Program Counter (PC)

HDL Code

// PC implementation
CHIP PC {
    IN in[16],inc, load, reset;
    OUT out[16];
    
    PARTS:
    
    // Inc Flag
    Inc16(in=regOut, out=incOut);
    Mux16(a=regOut, b=incOut, sel=inc, out=incFinal);

    // Load Flag
    Mux16(a=incFinal, b=in, sel=load, out=loadOut);

    // Reset Zero Input
    Not16(in=in, out=flip);
    And16(a=flip, b=in, out=zero);

    // Reset Flag
    Mux16(a=loadOut, b=zero, sel=reset, out=resetOut);

    
    // One Register Load Input
    Not(in=load, out=flipLoad);
    Or(a=flipLoad,b=load, out=one);

    // Note!! Imporant part, always keep register load to be one, and loop one output back to Inc Flag
    //        This makes sure that the current operation is thrown into output and the output value can 
              can computed on again

    // Register Out, second output back to incrementor 
    Register(in=resetOut, load=one,out=out, out=regOut );

     
}

Explanation

  • The Program Counter (PC) was the most challenging chip to design.
  • It needed to remember the previous output and compute on it while providing a new output at each step.
  • The trick was to output two values but ensure the load was always one in the end register. This allowed one output to be the external output and the other to be used internally for further computation.

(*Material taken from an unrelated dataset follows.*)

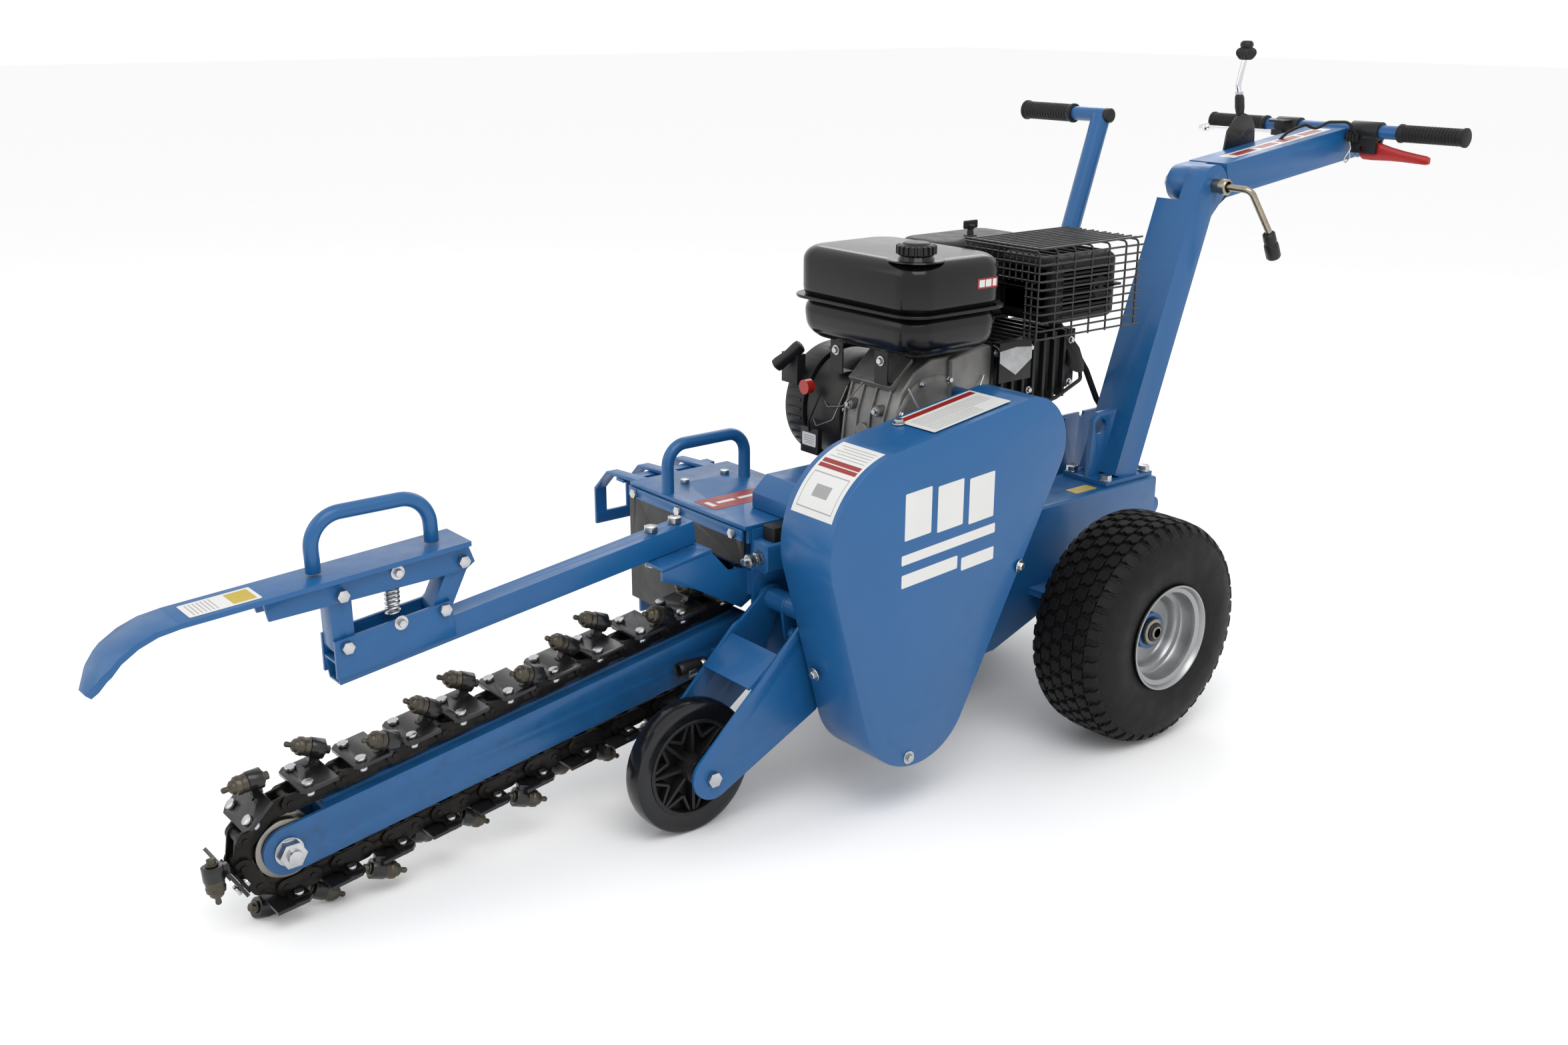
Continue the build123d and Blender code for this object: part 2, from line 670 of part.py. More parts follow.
with BuildPart() as cleaner_spring:
    with BuildLine() as coil:
        Helix(pitch=8, height=56, radius=9, center=(-1159, 95, 390))
    with BuildSketch(Plane(coil.line @ 0, z_dir=coil.line % 0)):
        Circle(2)
    sweep(path=coil.line, is_frenet=True)
save(cleaner_spring.part, "cleaner_spring")

# ---------------------------------------------------------------- wheels
# Half sections of the tyres and the rim: radius, distance from the middle plane
TYRE = (
    (76, -62),
    (92, -72),
    (140, -76),
    (172, -68),
    (186, -46),
    (REAR_R, 0),
    (186, 46),
    (172, 68),
    (140, 76),
    (92, 72),
    (76, 62),
    (76, 50),
    (158, 50),
    (158, -50),
    (76, -50),
)
RIM = (
    (75.7, -70),
    (88, -72),
    (88, -76),
    (72, -76),
    (66, -40),
    (30, -34),
    (16, -34),
    (16, 34),
    (30, 34),
    (60, 30),
    (66, 70),
    (88, 76),
    (88, 72),
    (75.7, 70),
)
FRONT_TYRE = (
    (76, -15),
    (95, -FRONT_W / 2),
    (100, -13),
    (FRONT_R, 0),
    (100, 13),
    (95, FRONT_W / 2),
    (76, 15),
)
with BuildPart() as rear_tyre:
    with BuildSketch(Plane.XY):
        with BuildLine():
            Polyline(*TYRE, close=True)
        make_face()
    revolve(axis=Axis.Y)
with BuildPart() as rear_rim:
    with BuildSketch(Plane.XY):
        with BuildLine():
            Polyline(*RIM, close=True)
        make_face()
    revolve(axis=Axis.Y)
for side, name in ((-1, "near"), (1, "far")):
    place = Location((0, side * REAR_Y, REAR_R), (0, 0, 0 if side < 0 else 180))
    save(place * rear_tyre.part, "rear_tyre_" + name)
    save(place * rear_rim.part, "rear_rim_" + name)

with BuildPart() as axle:
    pin_y(0, REAR_R, -REAR_Y - 36, REAR_Y + 36, 15)
    for side in (-1, 1):
        pin_y(0, REAR_R, side * (REAR_Y + 38) - 3.6, side * (REAR_Y + 38) + 3.6, 22)
        pin_y(0, REAR_R, side * (REAR_Y + 44) - 4, side * (REAR_Y + 44) + 4, 11)
save(axle.part, "axle")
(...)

Challenges and Learning Outcomes

Building the PC chip was particularly tricky because it required managing state over time, unlike the purely combinational logic of previous chips. The solution involved using multiple outputs and carefully controlling the load signals to ensure correct operation.

Conclusion

This week, I delved into sequential logic and memory components. The progression from simple bits to the complex RAM16K chip and the challenging PC chip provided a deep understanding of how memory works in digital systems.